Oh, and the acceptance that Autistics need in order to be happy? The study found that it must come from within as well as from without. It’s not enough for the world to accept us; we must accept ourselves. I’m here to tell you that it is a tough task, trying to accept myself when the world clearly does not accept me. Autism acceptance from within is so much easier when I meet acceptance from without.
Autism acceptance therefore does not mean valuing me and my interests because they could earn me money some day—it means valuing me and respecting what I value, because I am a worthy human being deserving of dignity and happiness. I work hard to build up my own sense of self-worth, and encourage other Autistic people to build up theirs as well. Imagine my heartbreak and anger a few days ago when a parent commented on my YouTube video supporting suicidal Autistics and encouraging them to develop tools of self-acceptance and told the world that their child’s life was pointless because she would never marry, hold a job, or live independently!
Don’t bother looking for the comment; I removed it. But I am still reeling from it. How could a parent think it was okay to say their child’s life was pointless? And how cruel does a person have to be to say such a thing on a resource meant to help keep suicidal people—people like their own child—alive and aiming toward happiness? Cruel seems too mild a word for it. It was an evil thing to say.
Your life is not pointless. Your child’s life is not pointless. It doesn’t matter whether a person marries or not. It doesn’t matter whether a person drives, holds a job, feeds themselves, gets dressed without prompting, or not. No one’s life is pointless!
As Jesse Jackson told my generation on Sesame Street, whether you are poor, young, on welfare, small, make mistakes, have different clothes, a different face, different hair, are black, brown, white, speak a different language—no matter who you are, you must be respected, protected, never rejected, because you are somebody.
So the next time you are tempted to tell an Autistic person their interest is silly, trivial, a waste of time, weird, or pointless, stop—and remember why we love what we love. We are somebody, too, and we must be respected, protected, and never rejected.
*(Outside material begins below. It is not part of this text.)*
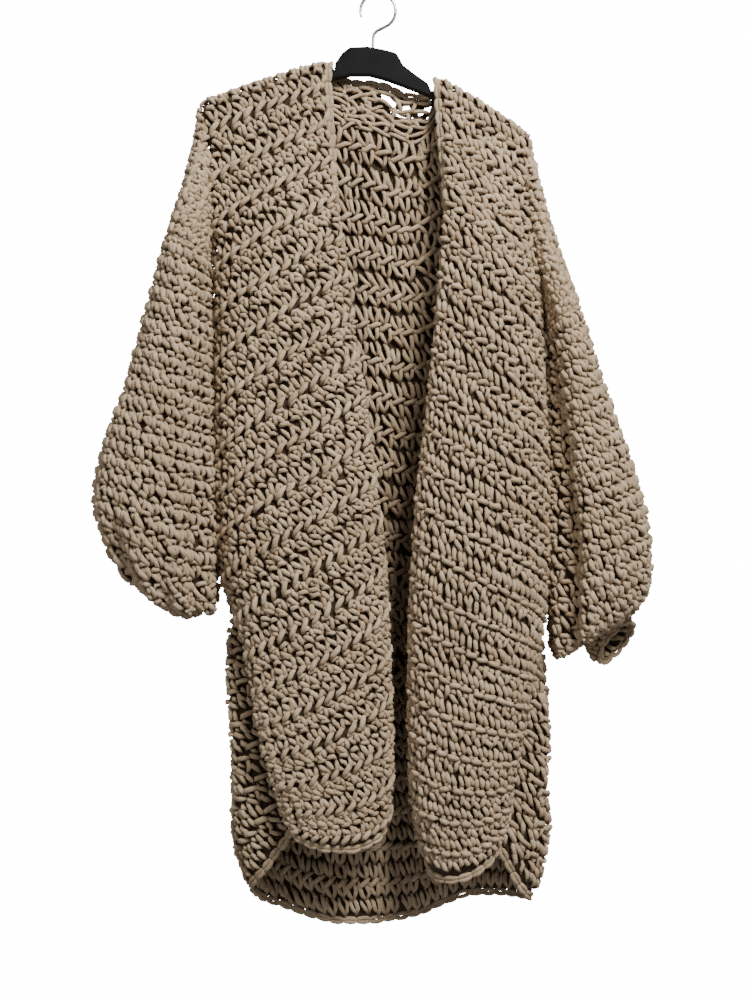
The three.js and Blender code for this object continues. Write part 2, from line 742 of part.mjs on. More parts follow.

Encourage our intense interests. And if you are Autistic, do not feel ashamed of or guilty about your intense interests.
We love what we love because we are who we are. And that is a beautiful thing.
*While the standard term for these deeply satisfying interests is “special interest,” I only use that phrase when I’m quoting someone else. It’s a point on which I differ with a large number of Autists, but I don’t like the term “special interest” (often abbreviated as “SI”.) I feel like it belongs in the bin with similar terms like “special needs” and “special education.” As the Down Syndrome community’s public service campaign reminds us, our needs are not special.
I would argue that the only thing “special” about our interests is their meaning to us; our interests are special to us.
I don’t call them “special interests” because we don’t say Bob Ross’ interest in painting was “special” or that Dr. Richard Feynman had a “special interest” in teaching. Being passionately consumed with a topic is a positive trait and I feel like calling it “special” just because the person being passionately consumed is Autistic is unnecessarily “othering.” Autism is a difference in intensity and frequency of traits found in non-Autistic people as well.
However, many Autists do embrace this language and love calling their passions “special interests” and I do not fault them for it. If you are not Autistic and are interacting with someone who is Autistic you should always follow their lead as far as what language they would like their identity and experience to be framed in.